As indicated by the noise model established in the previous section, the velocity vector fields are contaminated by both Gaussian and Salt and Pepper noise with the latter dominating. The combined median and Wiener filters seem to be the solution to filter the experimental velocity vector fields thus tested and shown in Fig. 6. No significant improvement, but only a bit of smoothing, is observed comparing to the result from filtering with a 5 × 5 vector spacing window sized Median Filter. It should be noted that the sequence of applying the Wiener and Median Filters on the images does not modify the result. This confirms the suggestion that the Salt and Pepper noise, effectively the spurious vector in the velocity vector fields, is the dominant factor in the noise model influencing the evaluation of the topological characteristics of the turbulent flow.

The experimentally measured pdfs of the eigenvalues deviate from the pdfs estimated from the DNS database. Following the same filtering approach applied to velocity invariants, the filtered pdfs of the eigenvalues of the rate-of-strain tensor are shown in Fig. 7.

Fig. 7

The pdfs of eigenvalue of rate-of-strain tensor of homogeneous, isotropic turbulence from experiment, processed by median filter, Wiener filter and coupled median and Wiener filters

The median filter with different window sizes (2 × 2, 3 × 3 and 5 × 5 vector spacing) has been applied to the experimental PIV data, shown as gray lines in Fig. 7. The green raw result has a ‘dip’ at probability of 10⁻² to 10⁻³. The median filter effectively removes local velocity vectors with high variance at the range of high probability, yet cause deviation at lower range of probability with the shapes of the pdfs of the eigenvalues deviate further away from the DNS results, suggesting the eigenvalues are sensitive to the fine modifications on the local velocity fields.

The resulting pdfs of the eigenvalues from the two-dimensional raw experimental velocity vector fields processed with the constructed Wiener Filter are plotted as the thick black dashed lines in Fig. 7. The Wiener Filter removes certain levels of Gaussian noise leaving the velocity vector fields dominated by Salt and Pepper noise.

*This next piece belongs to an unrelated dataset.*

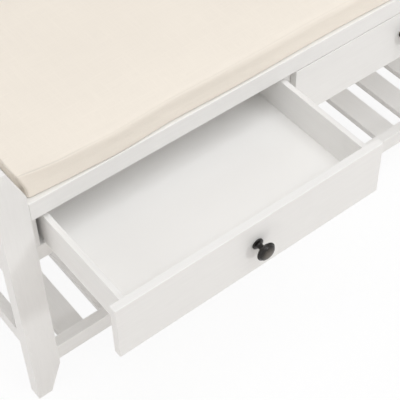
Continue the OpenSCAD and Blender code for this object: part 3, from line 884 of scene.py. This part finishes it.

A significant improvement is observed relative to the result following filtering by a 5 × 5 vector spacing window Median Filter. Furthermore, the combined Wiener filter and Median filter with window size of 5 × 5 vector spacing yields the best filtering result. This confirms the finding of the previous section that the Gaussian noise is the dominant factor influencing the measurement of the rate-of-strain tensor.

In summary, the Gaussian noise is the dominant factor influencing the measurement of the rate-of-strain tensor. However, the Salt and Pepper noise, effectively the spurious vector in velocity vector fields, is the dominant factor in the noise model influencing the evaluation of the topological characteristics of the turbulent flow. The proposed digital filtering techniques recover the rate-of-strain tensor and topological characteristics derived from velocity invariants. The filtering errors are quantified in the following Section in order to evaluate the modifications to turbulent statistics introduced by the digital filtering process.

4.3 Filter error estimation

The velocity vector field restored by the Wiener filter with noise to signal ratio set at Γ = 1/10 is used as the benchmark, because the optimal Wiener filter minimizes the error relative to the un-blurred, noise-free image (Vétel et al. 2011) and demonstrates good accuracy in temporal filtering (Oxlade et al. 2012). The filtering errors with other filtering techniques are examined by comparing with the benchmark calculation of the global mean velocity, turbulent kinetic energy and the global turbulent homogeneity, which is evaluated by the behavior of the energy spectrum and the eigenvalues of the rate-of-strain tensor.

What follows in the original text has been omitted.